İdari kavram. İş verene karşı örneğin devlet idaresine karşı idari hukukun kamu emekçileri açısından korunup geliştirilmesi kamu emekçileri alanında faaliyet yürüten sendikaların üzerine düşünmeleri gereken en önemli meselelerdendir.  Kelime anlamıyla idare, çoğu zaman bir faaliyeti bir işi çekip çevirmeyi yürütmeyi, yönetmeyi ifade ederken idare kelimesi hukukta bir teşkilatı, bir birimi, bir resmi daireyi ifade eder. İdare hukuku ise  içtihatların oluşmasından meydana gelir. O zaman bir yönetmenliğe bir mevzuat bütünlüğüne sahip olmayan idari hukuktan medet umuyorsak onu ancak ve ancak kamu emekçileri alanındaki yükselteceğimiz mücadeleye doğru orantılı olduğunu bilmemiz gerekir. Burada ise ikinci kavram olarak irade ortaya çıkmaktadır.

Sendikal mücadelede ise “irade kavramı”  bir hukuku doğurmaya bir sonucu yaratmaya  yöneliktir.  Yönelmek zorundadır.  İrade ise yapılacak maddi eylemle gerçekleşir. Tüm bu idare ve irade gibi  iç içe geçmişlikler sendikal mücadele ile hukuksal mücadelenin “çalışma hayatında” evrak ilişkisinden çok daha derin anlamı olduğunu bize ifade eder. Keza sendikaların hukuk sekreterliği bunun için vardır. Her ne kadar sendikaların hukuk sekreterliği avukatlık bürolarında hazırlanacak dava dosyaları olarak görülse de biz dava dosyasının çok ötesinde yaşamın pratik şekillenişinde hukuku aramak zorundayız. Örneğin konfederasyonumuz KESK’in iş kolları kurulurken yedi kişilik merkez yürütmelerinin avukatlık bürolarında oluşturdukları dilekçe evraklarıyla değil.

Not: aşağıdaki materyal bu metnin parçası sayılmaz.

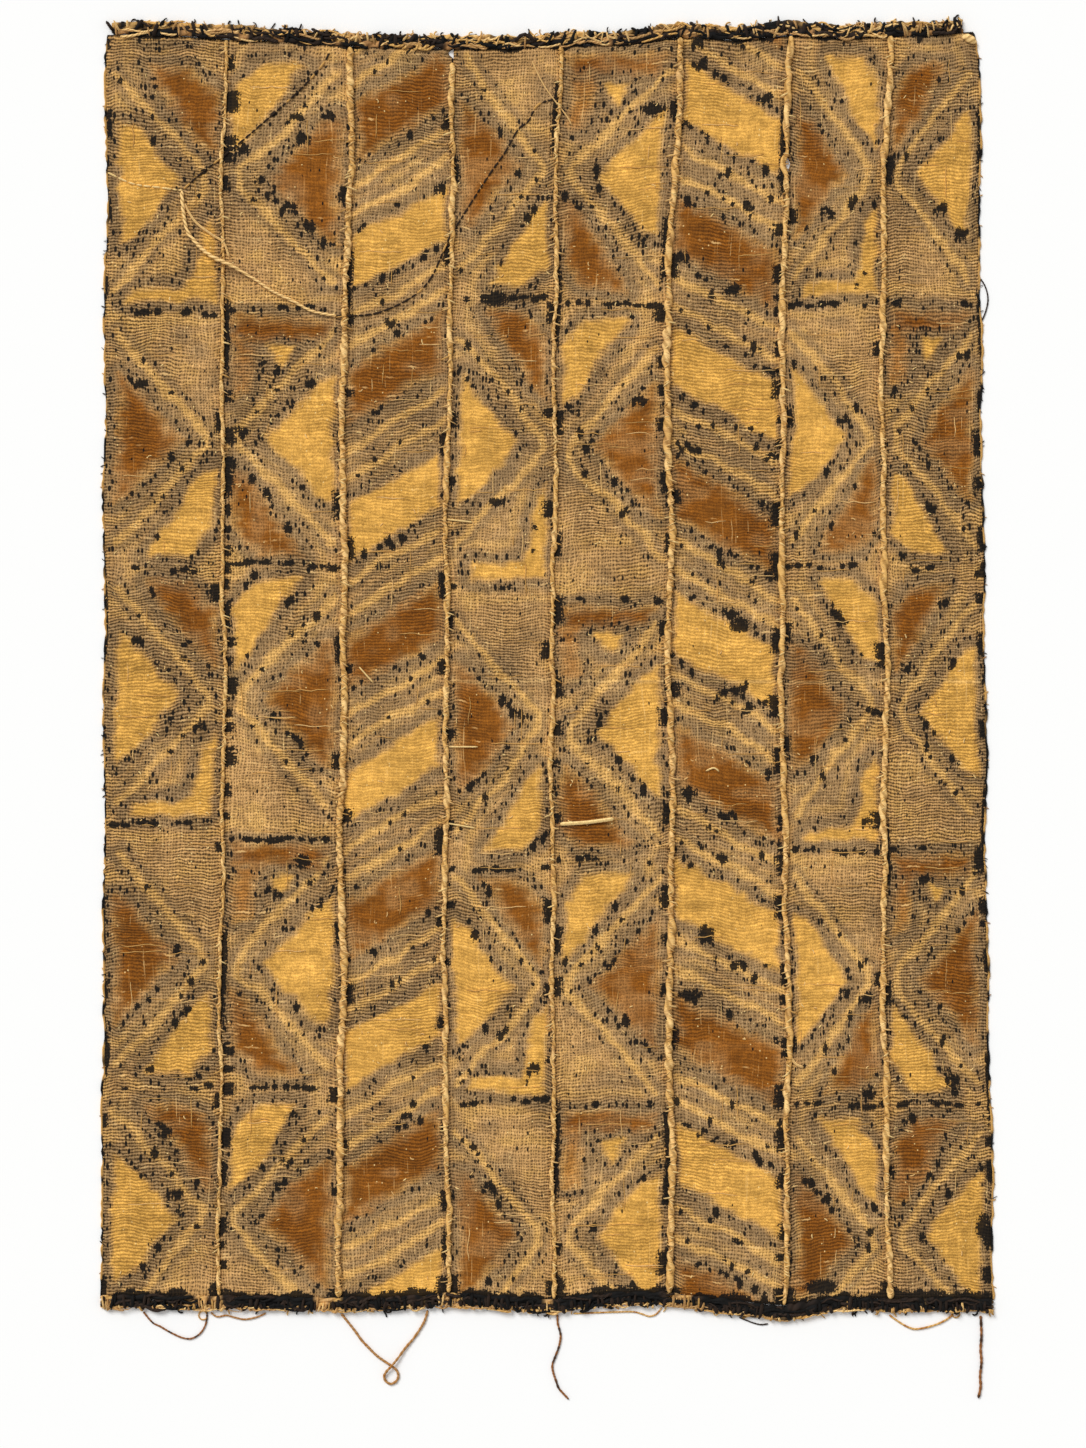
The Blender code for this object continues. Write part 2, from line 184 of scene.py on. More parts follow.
# Strips of triangles: the side they stand on, the first one's dye, the dyes over and under a
# full bar, what a half bar holds, whether the first bar is full, and the bars' heights in cm
ZIGZAG_COLUMNS = ("base", "first", "over", "under", "half_bar", "full_first", "bars")
ZIGZAGS = {
    1: ("left", "gold", "gold", "brown", "frame", True, (70.0, 40.4, 11.3, -18.2, -48.0)),
    2: ("right", "brown", "brown", "gold", "panel", True, (70.5, 40.5, 11.4, -19.5, -48.2)),
    4: ("left", "brown", "gold", "brown", "frame", False, (72.5, 41.9, 9.3, -22.8, -49.5)),
    5: ("right", "gold", "brown", "gold", "panel", False, (70.5, 41.3, 7.8, -22.3, -50.0)),
    7: ("left", "brown", "brown", "gold", "frame", True, (71.0, 41.4, 11.6, -20.9, -50.0)),
    8: ("right", "gold", "gold", "brown", "panel", True, (70.5, 41.4, 10.9, -20.9, -50.0)),
}

# Strips of slanted bands: the first band's dye and height, the pitch, how far a band rises
# from left to right, and half its height, in cm
BAND_COLUMNS = ("first", "top", "pitch", "rise", "half")
BANDS = {
    3: ("brown", 64.0, 15.15, 6.2, 3.0),
    6: ("gold", 62.3, 15.1, -6.4, 3.2),
}
BAND_LINES = (5.9, 9.2)

# How much solid mud is dabbed on each strip, how that varies from side to side of a shape,
# and how many of the dabs are clusters of strokes or teardrops
DABS = {1: 0.42, 2: 0.55, 3: 0.40, 4: 0.50, 5: 0.46, 6: 0.74, 7: 0.48, 8: 0.48}
SIDE_HEAVINESS = (0.08, 0.3, 0.6, 1.0)
CLUSTERED = 0.3
TEARDROPS = 0.22

# How far apart the dabs are along a shape's side, a thin line and a bar, how far outside a
# shape they lie, how far from a strip's sides they stay, and what a side has to lean by to
# have any, in mm
DAB_STEPS = {"side": 8.5, "line": 13.0, "bar": 10.0}
DAB_OUT = (3.0, 12.0)
DAB_MARGIN = 4.0
LEANING = 8.0

# The range of width and of height of each kind of dab, and how far apart strokes are
DAB_SIZES = {
    "stroke": ((2.2, 3.8), (6.0, 15.0)),
    "teardrop": ((4.5, 7.5), (9.0, 16.0)),
    "dot": ((2.4, 4.2), (3.5, 8.0)),
    "bar": ((4.0, 13.0), (4.0, 8.5)),
}
STROKE_STEP = 4.8

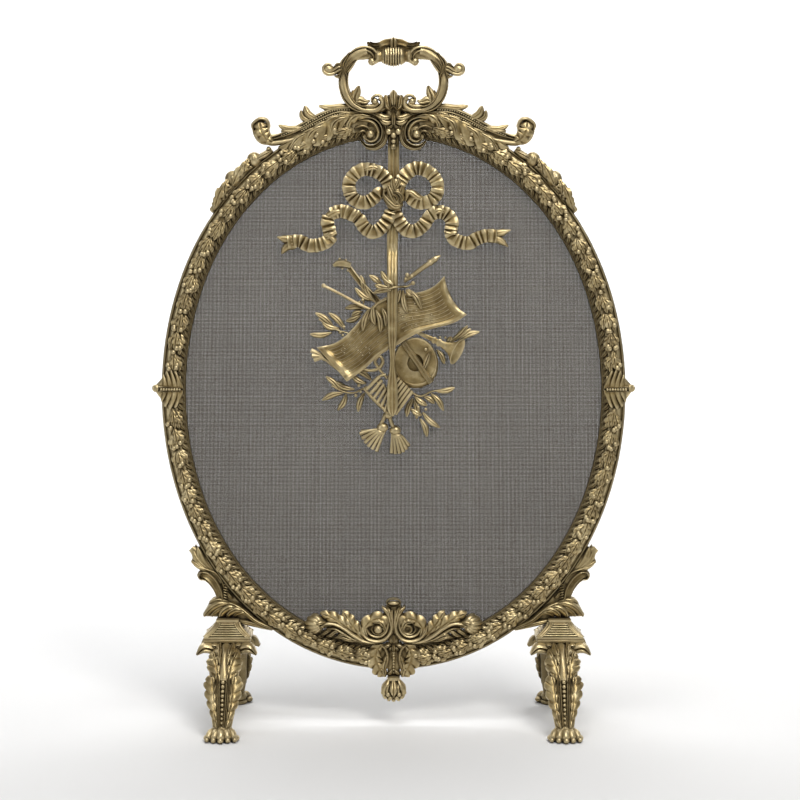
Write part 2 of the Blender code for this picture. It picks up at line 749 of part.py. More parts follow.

Yüzlerce hatta binlerce kurucu kurullarının oluşturduğu sokak eylemleriyle kurulması sokakla hukuk arasında dolayısı ile kamu emekçileri ile hukuk arasında güçlü bir bağın var olduğunu bize göstermiştir. Bu sınırsız sayıda kurucular kurulu aynı zamanda da kamu emek alanında sendikal hayatın kitleselleşmesini  var etmiştir. Bu deneyim “maddi eylemle”  emek hareketinin hukuku nasıl şekillendirdiği üzerine düşünmemiz ve çoğaltmamız gereken en somut deneyimlerimizdendir. Kamu emekçilerinin grevsiz sendika yasasının ortaya çıkmasına sebep olan şeyinde yine emeğin alandan “maddi eylemin” çekilmesi ile kamu emekçileri mücadelesinde hukukun kendisini gerici bir tarzda şekillendirmesine neden olmasıdır.  Bu ileri ve geri her iki adım kamu emekçilerinin yaşamında hukuku nasıl şekillendirdiğinin tersten ise hukukun kamu emek hareketini nasıl şekillendirdiğinin izlerini taşır.

Hukukun gerisinden giderek değil hukukun önünden giderek yaşamın temel ilkeleriyle çelişmeyen bir hukuku var edebiliriz. Onun için haklar yasalardan önce gelir diyoruz. Onun için egemenler tarafından yasalar hakların önüne bariyer olarak konuluyor.